A maior polarização que existe no Brasil de hoje é a que confronta o clube dos bilionários, que ganhou 40 novos sócios durante a pandemia, com a fila do osso – que simboliza o estado de miséria em que boa parte da população se encontra. As pesquisas e as ruas são claras em demonstrar que cerca de metade da população coexiste em situação de insegurança alimentar leve, moderada e até grave. Neste último caso, 9% da população passando fome mesmo. São cerca de 20 milhões de pessoas.
As causas desta situação calamitosa são complexas. Mesmo assim é possível identificar a raiz do problema: a combinação da natureza concentradora do sistema econômico com a ineficácia das ações do governo federal.
Em todo o mundo desenvolvido, o Estado – por meio de diversas políticas – atua no sentido de minorar a natureza concentradora de renda do sistema econômico. A ação distributiva do Estado pode ser realizada por meio do sistema tributário e também de políticas econômicas que gerem empregos e de políticas sociais nas áreas da educação, saúde e assistência social. Nada disso está sendo feito no Brasil.
Na contramão do que precisa ser feito para reduzir a desigualdade econômica e social, no Brasil o sistema tributário ajuda a concentrar renda ao onerar principalmente o consumo e ao aliviar a carga sobre a renda e sobre as grandes fortunas, que são isentas de impostos. Além disso, o governo federal desmontou a rede de proteção social, como bem atesta o fim do Bolsa Família e o enfraquecimento dos demais programas que lhe davam sustentação.

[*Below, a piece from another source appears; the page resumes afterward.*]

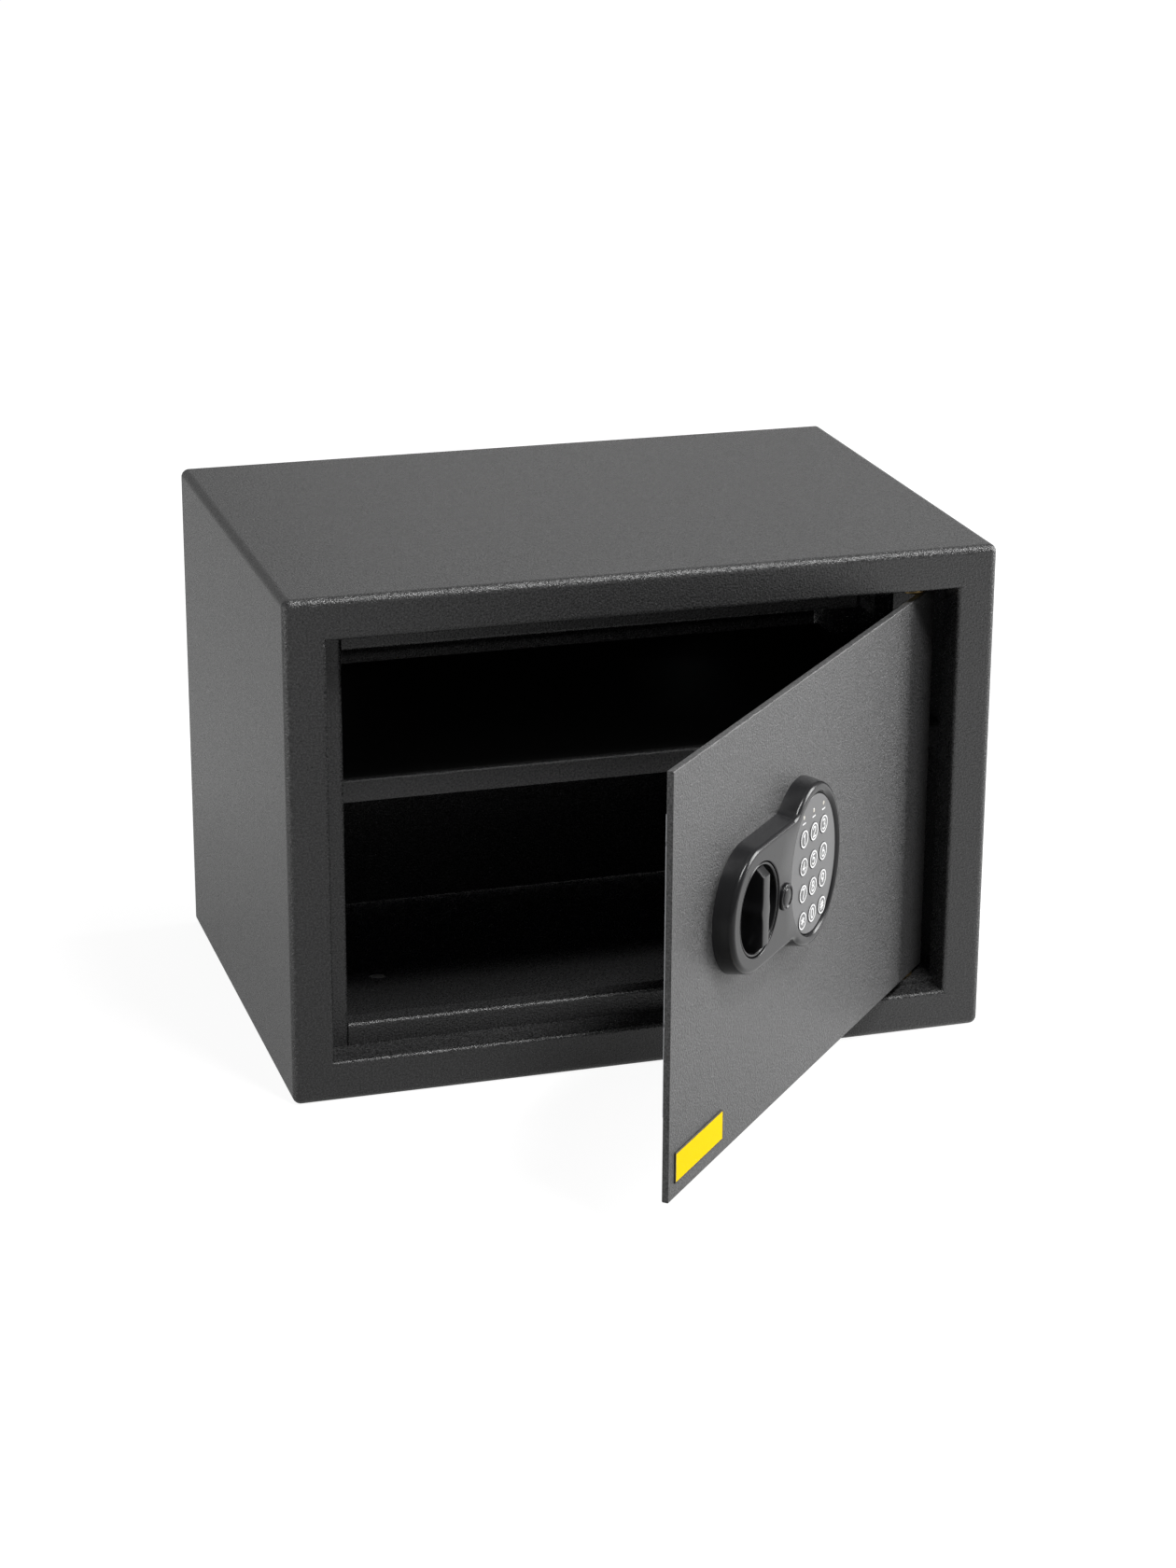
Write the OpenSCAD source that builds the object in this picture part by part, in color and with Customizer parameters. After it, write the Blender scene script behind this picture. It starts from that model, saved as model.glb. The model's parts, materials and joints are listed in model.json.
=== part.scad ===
// Electronic safe: a steel cabinet with a deep-set door that swings on two pins at its right side.
// The door carries a lock panel with a knob and a keypad. Behind the door are two sliding bolts,
// an electric release, an emergency lock, a control board and four cells under a steel cover.
// Millimetres. The origin is the centre of the underside, the front faces -Y and +Z is up.

/* [Cabinet] */
// Outside width
body_w = 350; // [330:5:450]
// Outside height
body_h = 250; // [246:2:400]
// Outside depth without the door
body_d = 245; // [200:5:400]
// Sheet thickness of the walls
sheet = 2; // [1.5:0.25:2.5]
// Outer radius of the folded edges
bend_r = 4; // [3:0.5:6]
// Width of the front frame at the sides
frame_side = 20; // [18:0.5:26]
// Width of the front frame at the top and bottom
frame_top = 20.5; // [18:0.5:26]
// Depth of the jamb behind the front plane
jamb_d = 18; // [14:0.5:24]
// Diameter of the anchor holes
anchor_d = 10; // [6:0.5:12]
// Distance between the two holes of each anchor pair
anchor_pitch = 200; // [120:5:240]
// Height of the anchor holes in the back
back_anchor_z = 175; // [160:5:220]
// Distance of the floor anchor holes behind the centre
floor_anchor_y = 20; // [-40:5:60]

/* [Stop strips] */
// Part of the strip that shows inside the opening
strip_show = 11; // [8:0.5:13]
// Part of the strip that lies behind the jamb
strip_hide = 9; // [6:0.5:11]
// Depth of the leg that points back
strip_leg = 10; // [7:0.5:12]
// Sheet thickness of the strips
strip_t = 1.5; // [1:0.25:2]
// Distance between the strip ends and the hinge side of the opening
strip_short = 45; // [42:1:60]

/* [Shelf] */
// Height of the shelf's top face
shelf_z = 141.5; // [136:0.5:150]
// Distance of the shelf's front behind the front plane
shelf_set = 55; // [54:1:80]
// Sheet thickness of the shelf
shelf_t = 1.2; // [1:0.1:2]
// Height of the turned-down front lip
shelf_lip = 11.3; // [9:0.1:12]
// Gap between the shelf and the side walls
shelf_side_gap = 0.5; // [0.3:0.1:1]
// Gap between the shelf and the back panel
shelf_back_gap = 8; // [2:1:20]
// Length of each shelf support
support_w = 16; // [10:1:24]
// Reach of each shelf support under the shelf
support_reach = 12; // [8:1:16]
// Height of each shelf support
support_h = 20; // [12:1:26]

/* [Door] */
// Thickness of the door plate
door_t = 3.2; // [2.5:0.1:4]
// Gap between the door's back face and the stop strips when it is closed
stop_gap = 0.3; // [0.2:0.1:0.6]
// Gap along the door's free edge
gap_free = 2.5; // [1.5:0.25:3]
// Gap above and below the door
gap_z = 5.5; // [5:0.25:7]
// Opening angle at rest, from the closed door
rest_angle = 47.2; // [20:0.1:80]
// Label plate width
label_w = 50.5; // [30:0.5:60]
// Label plate height
label_h = 14.7; // [8:0.1:20]
// Label plate thickness
label_t = 0.6; // [0.3:0.1:1]
// Distance of the label plate from the free edge and from the bottom edge
label_in = [6, 7];

/* [Hinge] */
// Diameter of the hinge pins
pin_d = 8; // [6:0.5:9]
// Door plate beyond the pin's axis
door_tail = 10.9; // [9:0.1:12]
// Clearance between the swinging tail and the jamb
jamb_clear = 1.67; // [1:0.01:2.5]
// Length of each hinge block
block_h = 24; // [16:1:30]
// Width of each hinge block
block_w = 14; // [13:0.5:16]
// Thickness of the hinge brackets
bracket_t = 3; // [2.5:0.25:4]
// Height of the bracket leg on the side wall
bracket_leg = 34; // [20:1:50]

/* [Lock panel] */
// Height of the lock panel over the door face
panel_h = 9.5; // [9:0.1:12]
// Radius of the knob end
panel_r = 30.4; // [29.5:0.1:32]
// Half width and half height of the keypad end
panel_key = [33, 40];
// Radius of the hollow curve between both ends
panel_fillet = 8; // [5:0.5:10]
// Rounding of the panel's front edge
panel_round = 2.5; // [1.5:0.1:3]
// Draft of the panel's side
panel_draft = 1.2; // [0.5:0.1:1.8]
// Distance of the knob's axis from the door's free edge
knob_in = 72.2; // [70:0.1:75]
// Height of the knob's axis over the door's bottom edge
knob_up = 112.8; // [110:0.2:115]
// Distance from the knob's axis to the keypad's centre
key_in = 62.3; // [61:0.1:64]

/* [Knob] */
// Bore of the panel for the knob
knob_bore = 43.4; // [40:0.2:44]
// Gap between the knob and its bore
knob_gap = 0.3; // [0.2:0.05:0.5]
// Width of the grip vane
vane_w = 7; // [5:0.5:9]
// Height of the grip vane over the panel's face
vane_up = 3; // [1:0.5:5]
// Radius of the hub under the vane
hub_r = 6; // [5:0.25:8]
// Diameter of the knob's shaft
shaft_d = 10; // [9:0.5:11]

/* [Keypad] */
// Half width and half height of the keypad face
pad_half = [26.5, 33];
// Depth of the keypad face under the panel's rim
pad_sunk = 1; // [0.5:0.1:1.5]
// Pitch of the keys across and up
key_pitch = [11.3, 13.2];
// Diameter of a key
key_d = 8.6; // [7.5:0.1:8.8]
// Travel of a key
key_travel = 0.5; // [0.3:0.05:0.6]
// Height of a key over the keypad face
key_up = 0.4; // [0.2:0.1:0.6]
// Diameter of a status lens
lens_d = 2.2; // [1.6:0.1:3]

/* [Bolts] */
// Diameter of the bolts
bolt_d = 10; // [8:0.5:10]
// Distance between the two bolts
bolt_spread = 84; // [82:1:90]
// Travel of the bolts
bolt_travel = 20; // [18:0.5:20]
// Length of a bolt outside its carriage
bolt_len = 35; // [35:0.5:36]
// Play between a bolt and the back of the stop strip
bolt_play = 0.5; // [0.5:0.1:0.8]
// Thickness of the carriage
carriage_t = 2.5; // [2:0.25:3]
// Diameter of the crank pin
crank_d = 5; // [4:0.25:6]

/* [Electric release] */
// Diameter of the plunger
plunger_d = 6; // [5:0.25:6.5]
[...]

Lugar de destaque na geração de bilionários ocupa o sistema financeiro, que deixou de ser sócio minoritário do Brasil para ser sócio majoritário. A grande prova disso é a proposta de Orçamento da União para 2022. O PLOA 2022 enviado pelo governo Bolsonaro estima o orçamento fiscal e da seguridade social em R$ 4,6 trilhões, ao mesmo tempo em que destina R$ 2,4 trilhões para o pagamento de juros e amortizações da dívida pública.
Isto mesmo. De cada R$ 100 do orçamento da União, R$ 53 serão destinados ao sistema financeiro. O rabo está abanando o cachorro, ou seja, é o sistema financeiro está governando o Brasil, como bem o atestam as palavras e as gargalhadas do banqueiro André Esteves e seus sócios, em animada conversa em que esclarece que é consultado pelas autoridades políticas e econômicas do Brasil antes de tomarem suas decisões.
Num quadro como este caminhamos para o esgarçamento do tecido social, que poderá tornar impossível a convivência civilizada em nosso País. Cabe ao governo federal adotar políticas que mitiguem a natureza predatória do sistema econômico. Até bilionários europeus e norte-americanos já perceberam isso em seus países e como resultado publicaram documento defendendo o aumento da tributação sobre os mais ricos.
Os caminhos são bem definidos, resta trilhá-los: a) reforma tributária que diminua a carga sobre o consumo, sobre a folha de salários e sobre a produção, compensando com o aumento da carga sobre a renda, sobre as grandes fortunas e sobre as grandes heranças; b) melhorias da qualidade dos serviços públicos; c) políticas sociais focadas nos segmentos mais frágeis da sociedade.
Difícil imaginar que um presidente da república que boicotou o combate à pandemia seja capaz de liderar um processo como o acima mencionado. Voltamos, portanto, para o universo da política: o Brasil precisa decidir sobre os caminhos que deseja trilhar e sobre quem deve conduzir a caminhada.